(GIVEN MATERIAL):
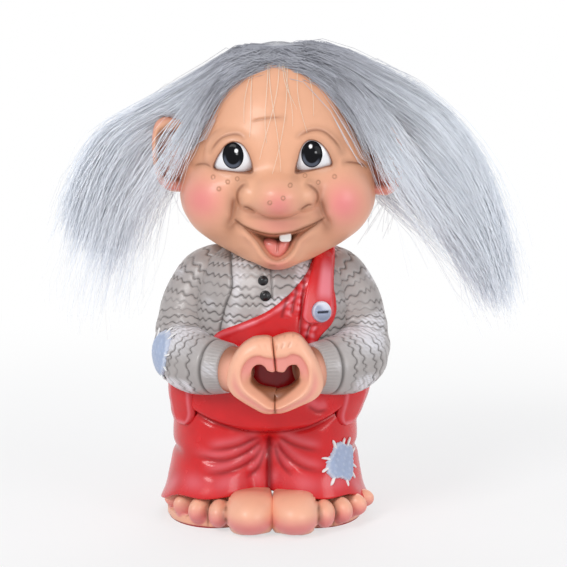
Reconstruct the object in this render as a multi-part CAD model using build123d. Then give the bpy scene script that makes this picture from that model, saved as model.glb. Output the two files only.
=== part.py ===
"""Standing folk troll figure, about 15 cm tall: cast and painted, in dungarees and a knitted jumper.

It makes a heart with its hands and wears a long-haired fur wig that is combed out to both sides.
The castings are bonded with round pegs in sockets, and the small details are thin pieces seated on them.
The figure faces -Y and stands on Z = 0. Left and right are as seen from the front, so left is -X.
"""

from build123d import *
import math
import os

# Heights that stack up from the floor
PAD_THICKNESS = 1.0
PAD_RECESS = 0.6
SOLE_HEIGHT = 4.2
TROUSERS_HEIGHT = 53.8
TORSO_HEIGHT = 30.0
HEAD_SINK = 6.2
HEAD_HEIGHT = 67.3

# Girths of the main castings
LEG_HALF_WIDTH = 17.0
LEG_HALF_DEPTH = 23.0
LEG_OVERLAP = 1.35
BELLY_HALF_WIDTH = 32.5
BELLY_HALF_DEPTH = 25.4
TORSO_HALF_WIDTH = 27.2
TORSO_HALF_DEPTH = 22.4
HEAD_HALF_WIDTH = 31.0
HEAD_HALF_DEPTH = 27.6

# The castings aren't quite in line: the legs stand to the left, the hands and the head to the right
LEG_SHIFT = -2.3
HAND_SHIFT = 1.1
HEAD_SHIFT = 1.9

# Pegs join the castings, and their sockets are this much wider
PEG_CLEARANCE = 0.15
OVERRUN = 90.0

SOLE_Z = PAD_THICKNESS - PAD_RECESS
HEM_Z = SOLE_Z + SOLE_HEIGHT
WAIST_Z = HEM_Z + TROUSERS_HEIGHT
NECK_Z = WAIST_Z + TORSO_HEIGHT
CHIN_Z = NECK_Z - HEAD_SINK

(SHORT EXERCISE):
Repeat the data above, word for word.

(FINISHED ANSWER):
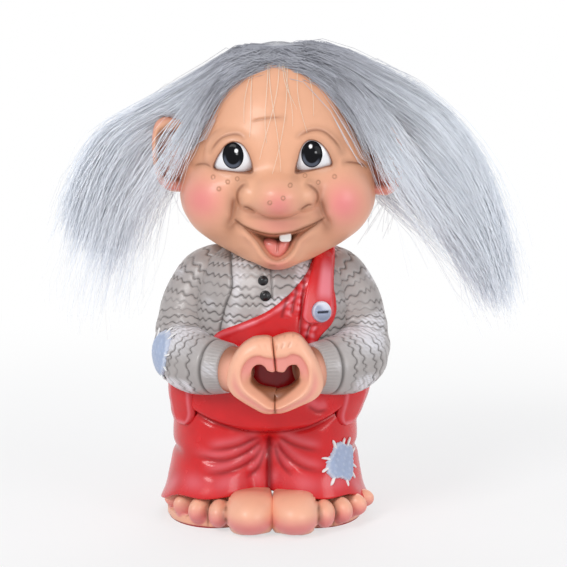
Reconstruct the object in this render as a multi-part CAD model using build123d. Then give the bpy scene script that makes this picture from that model, saved as model.glb. Output the two files only.
=== part.py ===
"""Standing folk troll figure, about 15 cm tall: cast and painted, in dungarees and a knitted jumper.

It makes a heart with its hands and wears a long-haired fur wig that is combed out to both sides.
The castings are bonded with round pegs in sockets, and the small details are thin pieces seated on them.
The figure faces -Y and stands on Z = 0. Left and right are as seen from the front, so left is -X.
"""

from build123d import *
import math
import os

# Heights that stack up from the floor
PAD_THICKNESS = 1.0
PAD_RECESS = 0.6
SOLE_HEIGHT = 4.2
TROUSERS_HEIGHT = 53.8
TORSO_HEIGHT = 30.0
HEAD_SINK = 6.2
HEAD_HEIGHT = 67.3

# Girths of the main castings
LEG_HALF_WIDTH = 17.0
LEG_HALF_DEPTH = 23.0
LEG_OVERLAP = 1.35
BELLY_HALF_WIDTH = 32.5
BELLY_HALF_DEPTH = 25.4
TORSO_HALF_WIDTH = 27.2
TORSO_HALF_DEPTH = 22.4
HEAD_HALF_WIDTH = 31.0
HEAD_HALF_DEPTH = 27.6

# The castings aren't quite in line: the legs stand to the left, the hands and the head to the right
LEG_SHIFT = -2.3
HAND_SHIFT = 1.1
HEAD_SHIFT = 1.9

# Pegs join the castings, and their sockets are this much wider
PEG_CLEARANCE = 0.15
OVERRUN = 90.0

SOLE_Z = PAD_THICKNESS - PAD_RECESS
HEM_Z = SOLE_Z + SOLE_HEIGHT
WAIST_Z = HEM_Z + TROUSERS_HEIGHT
NECK_Z = WAIST_Z + TORSO_HEIGHT
CHIN_Z = NECK_Z - HEAD_SINK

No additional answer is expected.